DC: Even with an established premise and fanbase, revived series can flail, especially early on (see: Will & Grace). That Roseanne was able to recreate the family dynamic of the original, with multiple generations existing (and fighting and joking) under one roof, after two decades away, was no small feat. Though they need fleshing out, Harris, Mark, and Mary are poised to take over for Becky, Darlene, and D.J., just as the Conner sisters are basically Roseanne and Jackie 2.0. Along with the expanded episode order, everything is ostensibly in place for the show to move the conversation forward.

But there’s the rub—this framework and these resources all existed in the first season of the revival, and they were still squandered. Roseanne’s creative team wasn’t able to strike a balance among the many players, generations, and beliefs; there were multiple times when it felt like the A and B stories were happening in different episodes. There was also a surprising lack of interaction among the younger characters—maybe Roseanne and Dan are cool grandparents, but the idea that Mark, Harris, and Mary would only hang out with each other in their presence doesn’t feel very realistic.

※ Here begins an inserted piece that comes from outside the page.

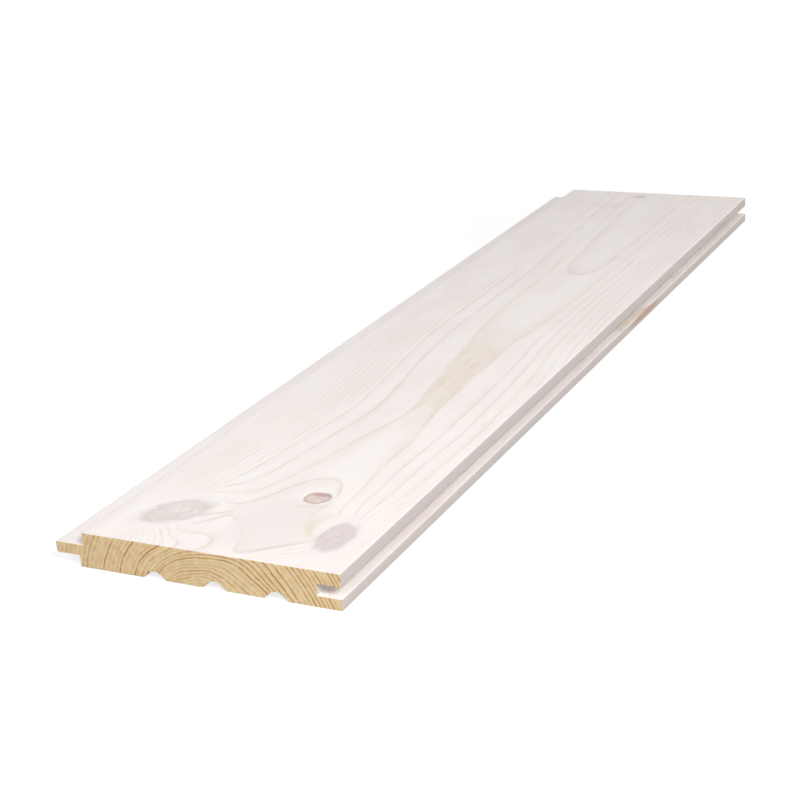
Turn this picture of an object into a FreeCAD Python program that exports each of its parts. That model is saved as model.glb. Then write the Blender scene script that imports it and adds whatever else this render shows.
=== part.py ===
"""A tongue and groove lining board: one planed length of pine, lying on its back.

X runs across the board, from the tongue at the low side to the groove at the high side.
Y runs along the grain. Z is up, from the ribbed back at 0 to the finished face.
The origin is the middle of the underside of the board's box. Sizes are in millimetres.
"""

import FreeCAD, Part
import math
import os

# Overall sizes
OVERALL_WIDTH = 120.0  # from the tongue's tip to the lips' edges
THICKNESS = 14.0
LENGTH = 513.0

# Tongue, and the shoulders above and below it
TONGUE_REACH = 12.4  # from the upper shoulder to the tip
TONGUE_THICKNESS = 4.3
FACE_TO_TONGUE = 5.05
LOWER_SHOULDER_STEP = 2.05  # how far the lower shoulder stands out past the upper one

# Groove, between an upper and a lower lip of one length
UPPER_LIP = 5.0
GROOVE_HEIGHT = 4.7
GROOVE_DEPTH = 9.7

# Relief channels along the back, which keep the board flat
CHANNEL_COUNT = 3
CHANNEL_WIDTH = 9.8
CHANNEL_DEPTH = 3.05
CHANNEL_FLANK_DEGREES = 45.0
CHANNEL_PITCH = 25.4
SHOULDER_TO_MIDDLE_CHANNEL = 55.9  # from the upper shoulder

# Rounding of the long edges that the planer's cutters leave
FACE_ARRIS = 0.35
BACK_ARRIS = 0.3
TONGUE_TIP_RADIUS = 0.45
INNER_CORNER_RADIUS = 0.3

TIP_X = -OVERALL_WIDTH / 2
LIP_X = OVERALL_WIDTH / 2
UPPER_SHOULDER_X = TIP_X + TONGUE_REACH
LOWER_SHOULDER_X = UPPER_SHOULDER_X - LOWER_SHOULDER_STEP
TONGUE_TOP_Z = THICKNESS - FACE_TO_TONGUE
TONGUE_BOTTOM_Z = TONGUE_TOP_Z - TONGUE_THICKNESS
GROOVE_FLOOR_X = LIP_X - GROOVE_DEPTH
GROOVE_TOP_Z = THICKNESS - UPPER_LIP
GROOVE_BOTTOM_Z = GROOVE_TOP_Z - GROOVE_HEIGHT
NEAR_END_Y = -LENGTH / 2


def at(x, z):
    """A point of the profile, at the board's near end."""
    return FreeCAD.Vector(x, NEAR_END_Y, z)


def rounded_corner(before, corner, after, radius):
    """The start, middle and end of the arc that rounds a corner of an outline."""
    to_before = (before - corner).normalize()
    to_after = (after - corner).normalize()
    half_angle = to_before.getAngle(to_after) / 2
    setback = radius / math.tan(half_angle)
    to_centre = (to_before + to_after).normalize()
    centre = corner + to_centre * (radius / math.sin(half_angle))
    return (
        corner + to_before * setback,
        centre - to_centre * radius,
        corner + to_after * setback,
    )


def rounded_outline(corners):
    """A closed wire through (point, radius) corners, with an arc at each of them."""
    count = len(corners)
    arcs = []
    for i, (point, radius) in enumerate(corners):
        before = corners[i - 1][0]
        after = corners[(i + 1) % count][0]
        arcs.append(rounded_corner(before, point, after, radius))
    edges = []
    for i, (start, middle, end) in enumerate(arcs):
        next_start = arcs[(i + 1) % count][0]
        edges.append(Part.Arc(start, middle, end).toShape())
        edges.append(Part.LineSegment(end, next_start).toShape())
    return Part.Wire(edges)


def board_outline():
    """The board's profile without its relief channels, anticlockwise from the back's tongue side."""
    return rounded_outline(
        [
            (at(LOWER_SHOULDER_X, 0), BACK_ARRIS),
            (at(LIP_X, 0), BACK_ARRIS),
            (at(LIP_X, GROOVE_BOTTOM_Z), BACK_ARRIS),
            (at(GROOVE_FLOOR_X, GROOVE_BOTTOM_Z), INNER_CORNER_RADIUS),
            (at(GROOVE_FLOOR_X, GROOVE_TOP_Z), INNER_CORNER_RADIUS),
            (at(LIP_X, GROOVE_TOP_Z), BACK_ARRIS),
            (at(LIP_X, THICKNESS), FACE_ARRIS),
            (at(UPPER_SHOULDER_X, THICKNESS), FACE_ARRIS),
            (at(UPPER_SHOULDER_X, TONGUE_TOP_Z), INNER_CORNER_RADIUS),
            (at(TIP_X, TONGUE_TOP_Z), TONGUE_TIP_RADIUS),
            (at(TIP_X, TONGUE_BOTTOM_Z), TONGUE_TIP_RADIUS),
            (at(LOWER_SHOULDER_X, TONGUE_BOTTOM_Z), INNER_CORNER_RADIUS),
        ]
    )


def channel_outline(middle_x):
    """One relief channel: a round crown between two straight flanks, which run on below the back."""
    flank = math.radians(CHANNEL_FLANK_DEGREES)
    run_below = 1.0  # how far the cutter's flanks go on past the back, for a clean cut
    rise = 1 / math.tan(flank)
    crown_radius = (CHANNEL_WIDTH / 2 - CHANNEL_DEPTH * rise) / (
        math.sin(flank) - (1 - math.cos(flank)) * rise
    )
    tangent_x = crown_radius * math.sin(flank)
    tangent_z = CHANNEL_DEPTH - crown_radius * (1 - math.cos(flank))
    foot_x = CHANNEL_WIDTH / 2 + run_below * rise
    left_foot = at(middle_x - foot_x, -run_below)
    left_top = at(middle_x - tangent_x, tangent_z)
    crown = at(middle_x, CHANNEL_DEPTH)
    right_top = at(middle_x + tangent_x, tangent_z)
    right_foot = at(middle_x + foot_x, -run_below)
    return Part.Wire(
        [
            Part.LineSegment(left_foot, left_top).toShape(),
            Part.Arc(left_top, crown, right_top).toShape(),
            Part.LineSegment(right_top, right_foot).toShape(),
            Part.LineSegment(right_foot, left_foot).toShape(),
        ]
    )


def run_along_grain(outline):
    """A profile carried the whole length of the board."""
    return Part.Face(outline).extrude(FreeCAD.Vector(0, LENGTH, 0))


def tongue_and_groove_board():
    """The board as one solid, with its tongue, groove and relief channels."""
    board = run_along_grain(board_outline())
    middle_channel_x = UPPER_SHOULDER_X + SHOULDER_TO_MIDDLE_CHANNEL
    for i in range(CHANNEL_COUNT):
        steps_from_middle = i - (CHANNEL_COUNT - 1) / 2
        channel_x = middle_channel_x + steps_from_middle * CHANNEL_PITCH
        board = board.cut(run_along_grain(channel_outline(channel_x)))
    return board.Solids[0]


def main():
    os.makedirs("parts", exist_ok=True)
    board = tongue_and_groove_board()
    print("board: valid", board.isValid(), "volume cm3", round(board.Volume / 1000, 2))
    board.exportStep("parts/board.step")


main()
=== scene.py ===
"""A whitewashed tongue and groove board of pine, with its grain, knots and sawn ends, in a pale studio.

The board lies on its back. X runs across it, from the tongue to the groove, Y along the grain,
and Z up to the finished face. Everything is in metres.
"""

import math
from collections import namedtuple

import bmesh
import bpy
import numpy as np
from bpy.props import FloatProperty, FloatVectorProperty, IntProperty, PointerProperty
from mathutils import Matrix, Vector, noise


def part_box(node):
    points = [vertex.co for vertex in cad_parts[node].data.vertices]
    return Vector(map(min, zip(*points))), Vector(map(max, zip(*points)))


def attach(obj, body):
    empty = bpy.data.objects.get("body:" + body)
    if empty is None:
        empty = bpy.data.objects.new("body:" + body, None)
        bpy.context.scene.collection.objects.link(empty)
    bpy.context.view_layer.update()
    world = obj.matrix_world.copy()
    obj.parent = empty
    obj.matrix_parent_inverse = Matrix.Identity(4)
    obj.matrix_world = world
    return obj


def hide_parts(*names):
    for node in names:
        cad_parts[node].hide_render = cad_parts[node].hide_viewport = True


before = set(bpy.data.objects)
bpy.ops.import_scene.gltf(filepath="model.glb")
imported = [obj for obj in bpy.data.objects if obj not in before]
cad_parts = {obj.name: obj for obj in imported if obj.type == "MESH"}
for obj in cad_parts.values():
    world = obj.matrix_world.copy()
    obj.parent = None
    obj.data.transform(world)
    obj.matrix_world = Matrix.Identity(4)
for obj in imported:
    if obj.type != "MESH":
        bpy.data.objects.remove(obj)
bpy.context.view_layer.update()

bl_info = {
    "name": "Whitewashed tongue and groove board",
    "version": (1, 0, 0),
    "blender": (4, 5, 0),
    "location": "View3D > Sidebar > Board",
    "description": "Makes a whitewashed pine lining board and the studio it is shown in",
    "category": "Add Mesh",
}

LOWEST, HIGHEST = (Vector(corner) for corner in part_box("board"))
BOARD_SIZE = HIGHEST - LOWEST

MM = 0.001
X, Y, Z = range(3)

# A drying check in a knot: its turn from the grain in degrees, its length, and where its middle is
Check = namedtuple("Check", "turn length ahead aside")

# A branch where it meets the face, how many rings it bends over what reach, and how far it has shrunk
Knot = namedtuple(
    "Knot", "name across along width length turn rings_bent reach_across reach_along sunk checks"
)

KNOTS = (
    Knot("grey", 24.3, 28.0, 19, 28, 42, 5.2, 11.5, 14, 0.10, (
        Check(62, 9, 1.5, 0.6), Check(56, 6, -0.5, -1.5), Check(12, 5, 1.0, 0.0), Check(105, 5, 0.5, 1.0),
    )),
    Knot("red", 69.6, 54.2, 10.5, 10.8, 0, 0.35, 9, 10, 0.16, (
        Check(75, 6, 0.5, 0.8), Check(20, 4, 0.5, 0.0),
    )),
    Knot("mauve", 92.3, 26.0, 13.0, 25, -4, 4.2, 10, 15, 0.08, (
        Check(50, 3.5, 1.0, 0.0), Check(110, 3, 0.0, -1.0),
    )),
)

# The rings at a place along the face: their middle, the ring there and beside it, and how flat they lie
Station = namedtuple("Station", "along middle ring outer flat")

STATIONS = (
    Station(0, 58, 0.05, 0.1, 3),
    Station(3, 63, 0.0, 0.1, 4),
    Station(9, 67, -0.15, 0.05, 6),
    Station(20, 66, -0.35, 0.0, 9),
    Station(38, 60, -0.5, 0.0, 13),
    Station(56, 63, -0.35, 0.05, 10),
    Station(71, 65, 0.0, 0.1, 6),
    Station(85, 66, 0.3, 0.2, 4),
    Station(110, 68, 0.5, 0.35, 3),
    Station(133, 70, 0.8, 0.5, 2),
    Station(150, 70, 0.9, 0.6, 3),
    Station(170, 68.5, 0.93, 0.65, 6),
    Station(210, 65, 0.93, 0.65, 12),
    Station(240, 63, 0.88, 0.6, 13),
    Station(252, 63, 0.76, 0.5, 12),
    Station(265, 63, 0.55, 0.4, 11),
    Station(300, 63.5, 0.22, 0.2, 8),
    Station(335, 64, 0.05, 0.0, 5),
    Station(345, 64, -0.04, -0.05, 4),
    Station(354, 64, -0.25, -0.1, 4),
    Station(366, 63.5, -0.42, -0.15, 5),
    Station(400, 62.5, -0.55, -0.3, 6),
    Station(513, 60, -0.8, -0.75, 7),
)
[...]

There are heartening signs for the 11th season: Bruce Helford says the al-Harazis, the Muslim family introduced in “Go Cubs!,” will be back, and the writers’ room will be more inclusive when Jena Friedman and Transparent’s Ali Liebegott join Norm Macdonald and Wanda Sykes next year. I believe there’s still a place for Roseanne at the dinner table—I just need the show to make more room for the rest of its characters.


AM: They’re going to need a bigger kitchen table, then. That fucker is already at the breaking point.